_STATED TASK_:
The listing below is to be output in its exact form.

_DATA SEGMENT_:

>> start

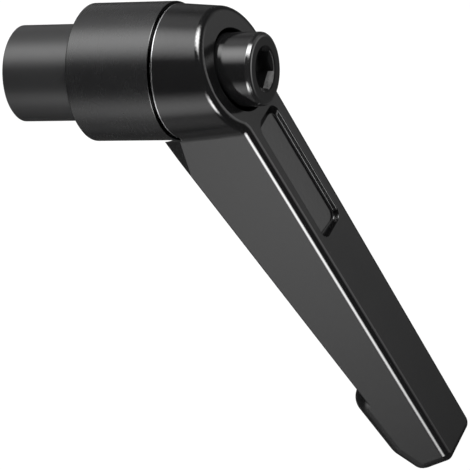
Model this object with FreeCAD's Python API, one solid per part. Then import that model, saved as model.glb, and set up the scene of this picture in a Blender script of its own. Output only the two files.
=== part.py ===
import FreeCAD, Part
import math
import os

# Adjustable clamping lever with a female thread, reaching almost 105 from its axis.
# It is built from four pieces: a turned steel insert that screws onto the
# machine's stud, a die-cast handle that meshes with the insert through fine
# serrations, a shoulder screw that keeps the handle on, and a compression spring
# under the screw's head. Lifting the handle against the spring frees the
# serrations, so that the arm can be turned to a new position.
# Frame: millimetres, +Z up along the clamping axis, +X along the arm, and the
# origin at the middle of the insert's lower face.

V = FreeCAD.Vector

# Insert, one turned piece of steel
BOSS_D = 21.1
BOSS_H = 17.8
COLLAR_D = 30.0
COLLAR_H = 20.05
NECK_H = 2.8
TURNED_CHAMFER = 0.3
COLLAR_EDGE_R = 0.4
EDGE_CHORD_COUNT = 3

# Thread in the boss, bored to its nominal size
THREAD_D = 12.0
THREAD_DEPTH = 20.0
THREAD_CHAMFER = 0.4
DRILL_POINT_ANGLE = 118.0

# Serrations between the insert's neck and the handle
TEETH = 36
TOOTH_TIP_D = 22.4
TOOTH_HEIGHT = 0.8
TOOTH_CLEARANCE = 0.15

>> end

_PROBLEM SOLUTION_:
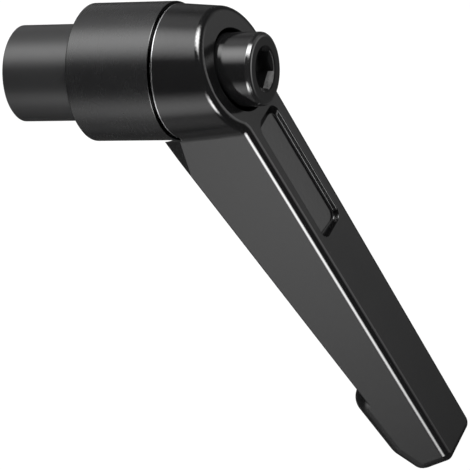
Model this object with FreeCAD's Python API, one solid per part. Then import that model, saved as model.glb, and set up the scene of this picture in a Blender script of its own. Output only the two files.
=== part.py ===
import FreeCAD, Part
import math
import os

# Adjustable clamping lever with a female thread, reaching almost 105 from its axis.
# It is built from four pieces: a turned steel insert that screws onto the
# machine's stud, a die-cast handle that meshes with the insert through fine
# serrations, a shoulder screw that keeps the handle on, and a compression spring
# under the screw's head. Lifting the handle against the spring frees the
# serrations, so that the arm can be turned to a new position.
# Frame: millimetres, +Z up along the clamping axis, +X along the arm, and the
# origin at the middle of the insert's lower face.

V = FreeCAD.Vector

# Insert, one turned piece of steel
BOSS_D = 21.1
BOSS_H = 17.8
COLLAR_D = 30.0
COLLAR_H = 20.05
NECK_H = 2.8
TURNED_CHAMFER = 0.3
COLLAR_EDGE_R = 0.4
EDGE_CHORD_COUNT = 3

# Thread in the boss, bored to its nominal size
THREAD_D = 12.0
THREAD_DEPTH = 20.0
THREAD_CHAMFER = 0.4
DRILL_POINT_ANGLE = 118.0

# Serrations between the insert's neck and the handle
TEETH = 36
TOOTH_TIP_D = 22.4
TOOTH_HEIGHT = 0.8
TOOTH_CLEARANCE = 0.15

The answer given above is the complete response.